2. In honor of Mr. Popcorn man, what are top 5 "sloppy drunk in public" videos?
1) Booze Guy

I have no idea how anything will ever top this. If you've never watched before, it's worth every second. I've never seen a person's body struggle so mightily to communicate with their brain. Incredible. Also, it's like 10:45 in the morning and I'm DYING to know the back story here.

2) Popcorn Guy

That he's in a torrential downpour, during a 30 point game, sprawled out across 5 seats, clinging to his Cougar mask... it's all so perfect. I love you, Popcorn Guy.

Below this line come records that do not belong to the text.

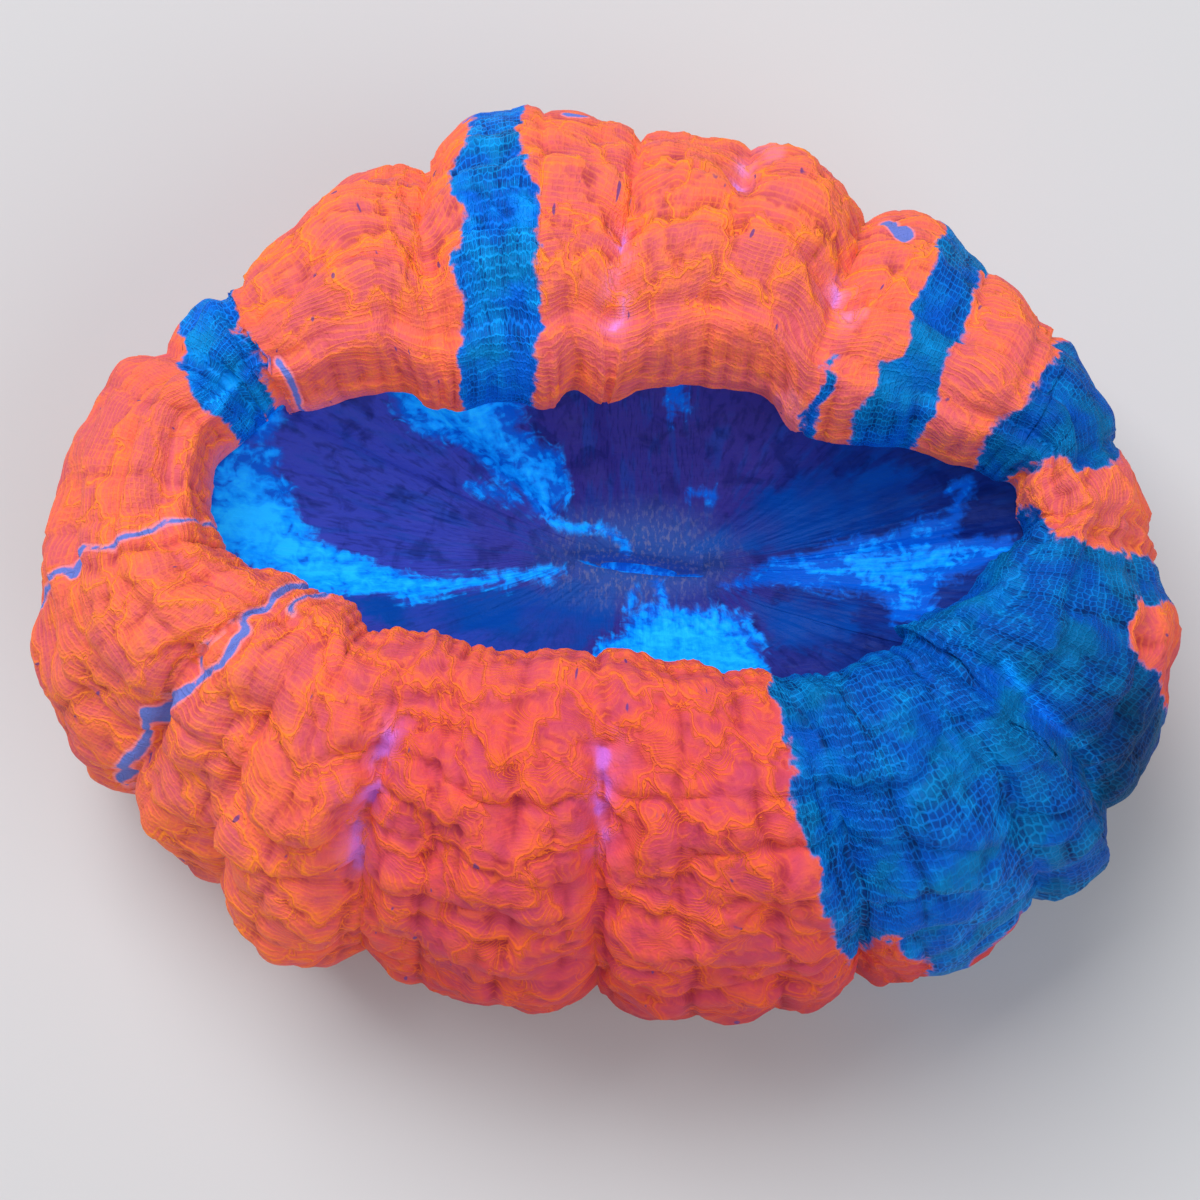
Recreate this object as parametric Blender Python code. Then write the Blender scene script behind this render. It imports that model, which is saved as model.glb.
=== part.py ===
"""A meat coral: one large fleshy polyp grown on its own stony cup, cut off flat at the foot.

Run it in Blender. The model is in metres with +Z up. Its origin is the middle of the coral's
box at the surface that the foot rests on: +X runs along the long mouth, +Y to the back.
The polyp is one grown piece, so it is one solid: a puffed ring of lobes round a sunken disc
with the mouth in its floor, a skirt that tucks under, and the ribbed foot of the cup.
"""

import math
from collections import namedtuple

import bmesh
import bpy
import numpy as np
from mathutils import Vector, noise

# Driving dimensions, in metres.
WIDTH = 0.090
DEPTH = 0.074
HEIGHT = 0.041

# Everything below is in millimetres, and is scaled to the driving dimensions at the end.
SPOKE_SPACING = 2.15  # between the steps round the coral, half way out across the flesh
DISC_RINGS = 9  # rings from the mouth to the lip of the flesh
CROWN_RINGS = 23  # rings from that lip over the crown to the widest place
SKIRT_RINGS = 5  # rings from there to the end of the underside
FOOT_RINGS = 5  # rings from the underside down the foot

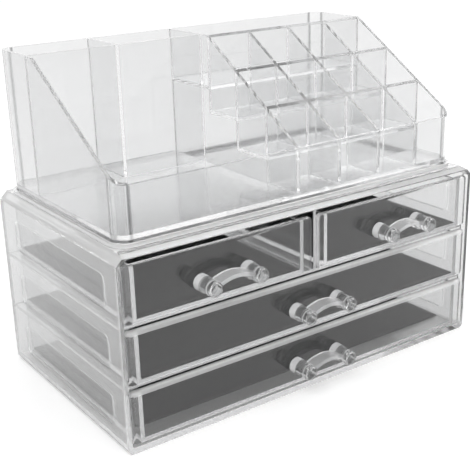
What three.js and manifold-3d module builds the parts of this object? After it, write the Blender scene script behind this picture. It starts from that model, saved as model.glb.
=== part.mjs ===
// Clear makeup organizer: a chest of four drawers with a lift-off divided tray on its roof.
// Millimetres, X to the right, Y to the back, Z up. The origin is under the middle of the whole
// object, the drawer handles included, on the surface that it stands on.

import * as THREE from 'three';
import { mergeVertices } from 'three/addons/utils/BufferGeometryUtils.js';
import Module from 'manifold-3d';

const wasm = await Module();
wasm.setup();

// Shared values
const cutOverrun = 1;
const arcSteps = 8;
const chamferSteps = 1;

// Chest
const chestWidth = 238;
const chestDepth = 136;
const chestHeight = 104.3;
const chestSideWall = 2.2;
const chestBackWall = 2.2;
const chestRoof = 2.1;
const chestBase = 3.6;
const chestBottomRadius = 3;
const chestInnerBottomRadius = 1;
const sideChamfer = 4.6;
const frontChamferDepth = 4;
const frontChamferDrop = 1.1;
const frontSlopeDrop = 0.4;

// Thicker border inside the chest's sides, with a thin window for each row of drawers
const borderThickness = 1;
const windowRadius = 4;
const windowFrontMargin = 11.7;
const windowBackMargin = 14;
const windowLowMargin = 5.3;
const windowHighMargin = 6.2;

// Raised rim on the roof that locates the tray
const rimHeight = 1.9;
const rimWidth = 1.8;
const rimRoot = 1.6;
const rimClearance = 0.4;

// Shelves and the divider between the two top drawers
const shelfThickness = 2;
const dividerThickness = 2;
const dividerSetback = 1;

// Drawers
const rowCount = 3;
const topRow = rowCount - 1;
const topRowGap = 2;
const topFrontGap = 3.3;
const frontThickness = 3;
const frontRadius = 2;
const frontEdgeRound = 1.7;
const frontEdgeSteps = 5;
const frontSideClearance = 0.6;
const frontMiddleClearance = 1.1;
const frontFloorClearance = 0.4;
const frontTopClearance = 0.5;
const frontBackClearance = 0.3;
const boxOverhang = 5;
const boxWall = 2.2;
const boxFloor = 2;
const boxTopDrop = 1.5;
const boxBackClearance = 1.8;
const boxCornerRadius = 4;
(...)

3) Coachella Flip Flop Guy

Love that quick second talking to the circle of girls after finally standing up and then losing his flip flops again.

4) Drunk Joe Namath

'He's a quality, classy quarterback... He's not a thrower, he's a passer.' Slays me every single time.

PS - 'I couldn't care less about the team shtruggaling' Even shitfaced he still got the 'couldn't care less' usage correct. Better than 90% of the population. Fuck yeah, Joe.

5) Drunk Baby


Thanks for your questions. Homecoming game against Northwestern coming up next. Kinda seems like a big game.